------ MATERIAL FOR THIS EXERCISE ------

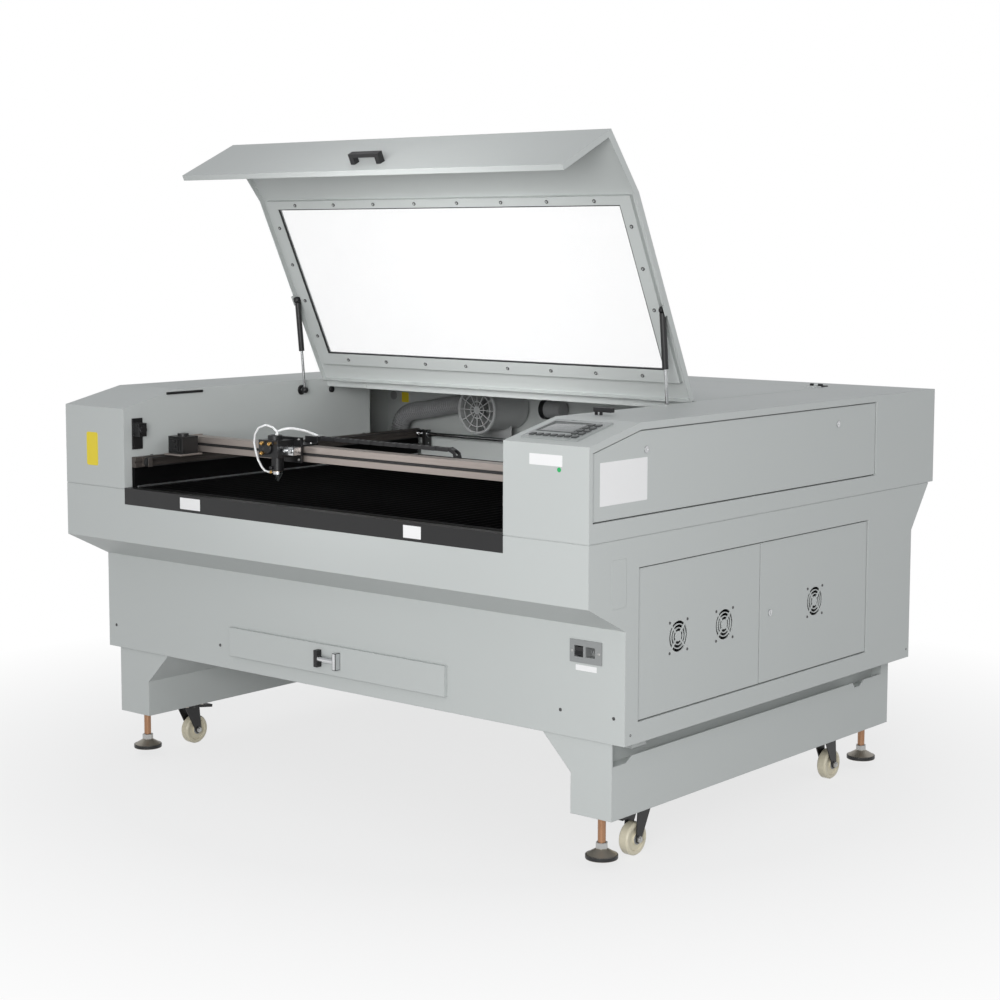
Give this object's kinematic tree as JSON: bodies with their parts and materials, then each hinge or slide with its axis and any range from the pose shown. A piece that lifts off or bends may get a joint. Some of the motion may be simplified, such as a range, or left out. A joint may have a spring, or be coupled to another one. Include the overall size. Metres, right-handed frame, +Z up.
{
  "type": "laser engraving machine",
  "caption": "Flat-bed laser engraving machine with a hinged glazed lid, moving gantry and laser head, on two skid beams with levelling feet and casters.",
  "frame": {"origin": "centre of the footprint on the floor", "axes": "+X to the operator's right, +Y from the operator to the back, +Z up; the front faces -Y"},
  "size_m": [1.8, 1.571, 1.7061],
  "materials": {
    "grey_paint": "fine textured pale grey powder coat",
    "dark_metal": "black coated metal",
    "bronze_alloy": "bronze anodised aluminium",
    "belt_rubber": "black toothed rubber",
    "duct_grey": "grey plastic",
    "hose_grey": "grey corrugated plastic",
    "tube_glass": "clear glass tube",
    "black_anodised": "black anodised aluminium",
    "keypad": "grey membrane panel",
    "black_plastic": "matt black plastic",
    "zinc": "zinc plated steel",
    "bright_steel": "bright steel",
    "window_glass": "clear pane",
    "white_hose": "white plastic hose",
    "cream_nylon": "cream nylon"
  },
  "bodies": {
    "machine": {"base_left": "grey_paint", "base_right": "grey_paint", "cabinet": "grey_paint", "upper_body": "grey_paint", "front_apron": "dark_metal", "bed_frame": "dark_metal", "bed_blades": "dark_metal", "y_rails": "bronze_alloy", "y_belts": "belt_rubber", "y_motor": "dark_metal", "exhaust_duct": "duct_grey", "exhaust_hose": "hose_grey", "laser_tube": "tube_glass", "tube_holders": "black_anodised", "mirror_mount": "black_anodised", "control_panel": "keypad", "mains_plate": "black_plastic", "power_supply": "zinc", "levelling_feet": "zinc", "caster_plates": "zinc", "hatch_hinges": "dark_metal"},
    "rocker": {"rocker_switch": "black_plastic"},
    "shaft": {"drive_shaft": "bright_steel"},
    "lid": {"lid": "grey_paint", "lid_window": "window_glass", "lid_retainer": "grey_paint", "lid_handle": "black_plastic"},
    "strut_rod_left": {"strut_rod_left": "bright_steel"},
    "strut_rod_right": {"strut_rod_right": "bright_steel"},
    "strut_cylinder_left": {"strut_cylinder_left": "dark_metal"},
    "strut_cylinder_right": {"strut_cylinder_right": "dark_metal"},
    "hatch": {"rear_hatch": "grey_paint"},
    "side_panel": {"side_panel": "grey_paint"},
    "panel_lock_front": {"panel_lock_front": "zinc"},
    "panel_lock_rear": {"panel_lock_rear": "zinc"},
    "door_front": {"door_front": "grey_paint", "fan_frames_front": "black_plastic"},
    "door_rear": {"door_rear": "grey_paint", "fan_frame_rear": "black_plastic"},
    "door_lock": {"door_lock": "zinc"},
    "fan_rotor_1": {"fan_rotor_1": "black_plastic"},
    "fan_rotor_2": {"fan_rotor_2": "black_plastic"},
    "fan_rotor_3": {"fan_rotor_3": "black_plastic"},
    "drawer": {"drawer": "grey_paint", "drawer_handle": "bright_steel"},
    "gantry": {"gantry_beam": "bronze_alloy", "x_motor": "dark_metal", "cable_chain": "black_plastic"},
    "carriage": {"carriage": "black_anodised", "laser_head": "black_anodised", "air_hose": "white_hose"},
    "lens_tube": {"lens_tube": "bright_steel"},
    "caster_fork_front_left": {"caster_fork_front_left": "dark_metal"},
    "caster_wheel_front_left": {"caster_wheel_front_left": "cream_nylon"},
    "caster_fork_front_right": {"caster_fork_front_right": "dark_metal"},
    "caster_wheel_front_right": {"caster_wheel_front_right": "cream_nylon"},
    "caster_fork_rear_left": {"caster_fork_rear_left": "dark_metal"},
    "caster_wheel_rear_left": {"caster_wheel_rear_left": "cream_nylon"},
    "caster_fork_rear_right": {"caster_fork_rear_right": "dark_metal"},
    "caster_wheel_rear_right": {"caster_wheel_rear_right": "cream_nylon"}
  },
  "joints": [
    {"name": "lid_hinge", "type": "hinge", "parent": "machine", "child": "lid", "pos_m": [0, -0.0205, 1.041], "axis": [1, 0, 0], "range_deg": [0, 64.5], "stiffness_Nm_per_rad": 26, "springref_deg": -84.8},
    {"name": "strut_foot_left", "type": "hinge", "parent": "machine", "child": "strut_rod_left", "pos_m": [-0.6415, -0.1245, 1.012], "axis": [1, 0, 0], "range_deg": [0, 80.35]},
    {"name": "strut_slide_left", "type": "slide", "parent": "strut_rod_left", "child": "strut_cylinder_left", "axis": [0, -0.1037, 0.9946], "range_m": [-0.1003, 0]},
    {"name": "strut_foot_right", "type": "hinge", "parent": "machine", "child": "strut_rod_right", "pos_m": [0.6415, -0.1245, 1.012], "axis": [1, 0, 0], "range_deg": [0, 80.35]},
    {"name": "strut_slide_right", "type": "slide", "parent": "strut_rod_right", "child": "strut_cylinder_right", "axis": [0, -0.1037, 0.9946], "range_m": [-0.1003, 0]},
    {"name": "hatch_hinge", "type": "hinge", "parent": "machine", "child": "hatch", "pos_m": [0, 0.641, 1.044], "axis": [-1, 0, 0], "range_deg": [0, 80]},
    {"name": "side_panel_hinge", "type": "hinge", "parent": "machine", "child": "side_panel", "pos_m": [0.8915, -0.1525, 0.8355], "axis": [0, 1, 0], "range_deg": [0, 80]},
    {"name": "panel_lock_front_turn", "type": "hinge", "parent": "side_panel", "child": "panel_lock_front", "pos_m": [0.885, -0.5705, 0.976], "axis": [1, 0, 0], "range_deg": [0, 90]},
    {"name": "panel_lock_rear_turn", "type": "hinge", "parent": "side_panel", "child": "panel_lock_rear", "pos_m": [0.885, 0.2725, 0.976], "axis": [1, 0, 0], "range_deg": [0, 90]},
    {"name": "door_front_hinge", "type": "hinge", "parent": "machine", "child": "door_front", "pos_m": [0.8915, -0.589, 0.5335], "axis": [0, 0, -1], "range_deg": [0, 95]},
    {"name": "door_rear_hinge", "type": "hinge", "parent": "machine", "child": "door_rear", "pos_m": [0.8915, 0.425, 0.5335], "axis": [0, 0, 1], "range_deg": [0, 95]},
    {"name": "door_lock_turn", "type": "hinge", "parent": "door_rear", "child": "door_lock", "pos_m": [0.885, -0.0415, 0.5295], "axis": [1, 0, 0], "range_deg": [0, 90]},
    {"name": "fan_spin_1", "type": "hinge", "parent": "door_front", "child": "fan_rotor_1", "pos_m": [0.882, -0.4355, 0.5295], "axis": [1, 0, 0], "continuous": true},
    {"name": "fan_spin_2", "type": "hinge", "parent": "door_front", "child": "fan_rotor_2", "pos_m": [0.882, -0.2435, 0.5295], "axis": [1, 0, 0], "continuous": true},
    {"name": "fan_spin_3", "type": "hinge", "parent": "door_rear", "child": "fan_rotor_3", "pos_m": [0.882, 0.1715, 0.5295], "axis": [1, 0, 0], "continuous": true},
    {"name": "drawer_slide", "type": "slide", "parent": "machine", "child": "drawer", "axis": [0, -1, 0], "range_m": [0, 0.4]},
    {"name": "gantry_slide", "type": "slide", "parent": "machine", "child": "gantry", "axis": [0, 1, 0], "range_m": [-0.04, 0.8]},
    {"name": "carriage_slide", "type": "slide", "parent": "gantry", "child": "carriage", "axis": [1, 0, 0], "range_m": [-0.24, 0.74]},
    {"name": "lens_slide", "type": "slide", "parent": "carriage", "child": "lens_tube", "axis": [0, 0, -1], "range_m": [0, 0.015]},
    {"name": "shaft_turn", "type": "hinge", "parent": "machine", "child": "shaft", "pos_m": [0, 0.3585, 0.852], "axis": [-1, 0, 0], "range_deg": [-221, 4368]},
    {"name": "rocker_turn", "type": "hinge", "parent": "machine", "child": "rocker", "pos_m": [0.77025, -0.6415, 0.511], "axis": [1, 0, 0], "range_deg": [0, 14]},
    {"name": "caster_swivel_front_left", "type": "hinge", "parent": "machine", "child": "caster_fork_front_left", "pos_m": [-0.801, -0.4515, 0.111], "axis": [0, 0, 1], "continuous": true},
    {"name": "caster_roll_front_left", "type": "hinge", "parent": "caster_fork_front_left", "child": "caster_wheel_front_left", "pos_m": [-0.801, -0.4255, 0.04], "axis": [1, 0, 0], "continuous": true},
    {"name": "caster_swivel_front_right", "type": "hinge", "parent": "machine", "child": "caster_fork_front_right", "pos_m": [0.801, -0.4515, 0.111], "axis": [0, 0, 1], "continuous": true},
    {"name": "caster_roll_front_right", "type": "hinge", "parent": "caster_fork_front_right", "child": "caster_wheel_front_right", "pos_m": [0.801, -0.4775, 0.04], "axis": [1, 0, 0], "continuous": true},
    {"name": "caster_swivel_rear_left", "type": "hinge", "parent": "machine", "child": "caster_fork_rear_left", "pos_m": [-0.801, 0.3935, 0.111], "axis": [0, 0, 1], "continuous": true},
    {"name": "caster_roll_rear_left", "type": "hinge", "parent": "caster_fork_rear_left", "child": "caster_wheel_rear_left", "pos_m": [-0.801, 0.4195, 0.04], "axis": [1, 0, 0], "continuous": true},
    {"name": "caster_swivel_rear_right", "type": "hinge", "parent": "machine", "child": "caster_fork_rear_right", "pos_m": [0.801, 0.3935, 0.111], "axis": [0, 0, 1], "continuous": true},
    {"name": "caster_roll_rear_right", "type": "hinge", "parent": "caster_fork_rear_right", "child": "caster_wheel_rear_right", "pos_m": [0.801, 0.4195, 0.04], "axis": [1, 0, 0], "continuous": true}
  ],
  "couplings": [
    {"joint": "strut_foot_left", "follows": "lid_hinge", "ratio": 1.2456},
    {"joint": "strut_slide_left", "follows": "lid_hinge", "m_per_rad": -0.089006},
    {"joint": "strut_foot_right", "follows": "lid_hinge", "ratio": 1.2456},
    {"joint": "strut_slide_right", "follows": "lid_hinge", "m_per_rad": -0.089006},
    {"joint": "shaft_turn", "follows": "gantry_slide", "rad_per_m": 95.238}
  ]
}
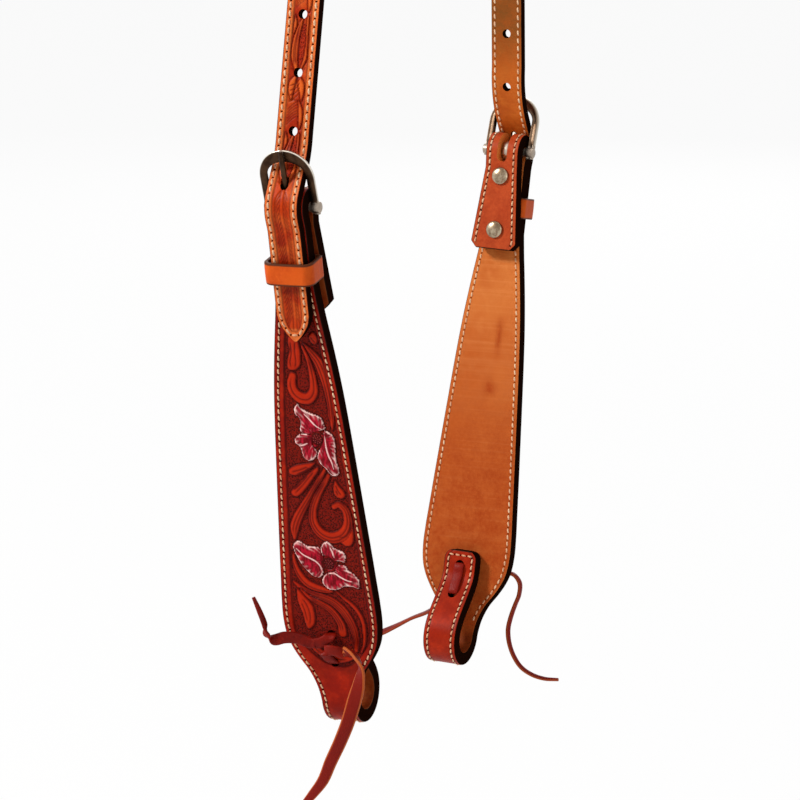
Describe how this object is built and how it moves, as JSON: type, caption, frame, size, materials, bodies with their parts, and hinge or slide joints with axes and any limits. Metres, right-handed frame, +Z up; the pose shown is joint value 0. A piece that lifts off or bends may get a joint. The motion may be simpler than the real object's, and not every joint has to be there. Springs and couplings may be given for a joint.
{
  "type": "western headstall",
  "caption": "Western headstall of floral-tooled, lined leather: folded cheek pieces with buckles, keepers and laced bit loops, joined by a plain crown strap.",
  "frame": {"origin": "Top of the arch, on the underside of the crown strap, where the poll or a peg bears.", "axes": "+Z up as it hangs; -Y towards the near (left) cheek and +Y towards the far one; -X towards the horse's front."},
  "size_m": [0.1083, 0.254, 0.5519],
  "materials": {
    "tooled_leather": "floral tooled, stained mahogany, satin",
    "lining_leather": "plain russet, semi-matte",
    "keeper_leather": "plain, light orange tan, satin",
    "tie_lace": "latigo lace, oiled burgundy",
    "polished_steel": "polished",
    "nickel": "nickel plated, worn satin"
  },
  "bodies": {
    "headstall": {"crown_outer": "tooled_leather", "crown_lining": "lining_leather", "near_cheek_outer": "tooled_leather", "near_cheek_lining": "lining_leather", "near_upper_chicago_post": "nickel", "near_upper_chicago_screw": "nickel", "near_lower_chicago_post": "nickel", "near_lower_chicago_screw": "nickel", "near_tie_run": "tie_lace", "near_tie_knot": "tie_lace", "near_tie_side_tail": "tie_lace", "near_tie_long_tail": "tie_lace", "far_cheek_outer": "tooled_leather", "far_cheek_lining": "lining_leather", "far_upper_chicago_post": "nickel", "far_upper_chicago_screw": "nickel", "far_lower_chicago_post": "nickel", "far_lower_chicago_screw": "nickel", "far_tie_run": "tie_lace", "far_tie_knot": "tie_lace", "far_tie_side_tail": "tie_lace", "far_tie_long_tail": "tie_lace"},
    "near_buckle": {"near_buckle_frame": "polished_steel"},
    "near_tongue": {"near_buckle_tongue": "polished_steel"},
    "near_keeper_band": {"near_keeper": "keeper_leather"},
    "far_buckle": {"far_buckle_frame": "polished_steel"},
    "far_tongue": {"far_buckle_tongue": "polished_steel"},
    "far_keeper_band": {"far_keeper": "keeper_leather"}
  },
  "joints": [
    {"name": "near_buckle_swing", "type": "hinge", "parent": "headstall", "child": "near_buckle", "pos_m": [0, -0.1273, -0.2688], "axis": [0.9987, 0.0496, 0.0137], "range_deg": [0, 3]},
    {"name": "near_tongue_swing", "type": "hinge", "parent": "near_buckle", "child": "near_tongue", "pos_m": [0, -0.1273, -0.2688], "axis": [0.9987, 0.0496, 0.0137], "range_deg": [0, 3]},
    {"name": "near_keeper_slide", "type": "slide", "parent": "headstall", "child": "near_keeper_band", "axis": [-0.0035, -0.1998, 0.9798], "range_m": [-0.003, 0.006]},
    {"name": "far_buckle_swing", "type": "hinge", "parent": "headstall", "child": "far_buckle", "pos_m": [0, 0.0998, -0.2712], "axis": [-0.999, -0.0157, 0.0413], "range_deg": [0, 3]},
    {"name": "far_tongue_swing", "type": "hinge", "parent": "far_buckle", "child": "far_tongue", "pos_m": [0, 0.0998, -0.2712], "axis": [-0.999, -0.0157, 0.0413], "range_deg": [0, 3]},
    {"name": "far_keeper_slide", "type": "slide", "parent": "headstall", "child": "far_keeper_band", "axis": [0.0381, 0.1675, 0.9851], "range_m": [-0.003, 0.006]}
  ]
}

------

__EXERCISE DETAILS__. Copy out all lines above that include the string "bends".

__SOLUTION TO THIS PROBLEM__.
Give this object's kinematic tree as JSON: bodies with their parts and materials, then each hinge or slide with its axis and any range from the pose shown. A piece that lifts off or bends may get a joint. Some of the motion may be simplified, such as a range, or left out. A joint may have a spring, or be coupled to another one. Include the overall size. Metres, right-handed frame, +Z up.
Describe how this object is built and how it moves, as JSON: type, caption, frame, size, materials, bodies with their parts, and hinge or slide joints with axes and any limits. Metres, right-handed frame, +Z up; the pose shown is joint value 0. A piece that lifts off or bends may get a joint. The motion may be simpler than the real object's, and not every joint has to be there. Springs and couplings may be given for a joint.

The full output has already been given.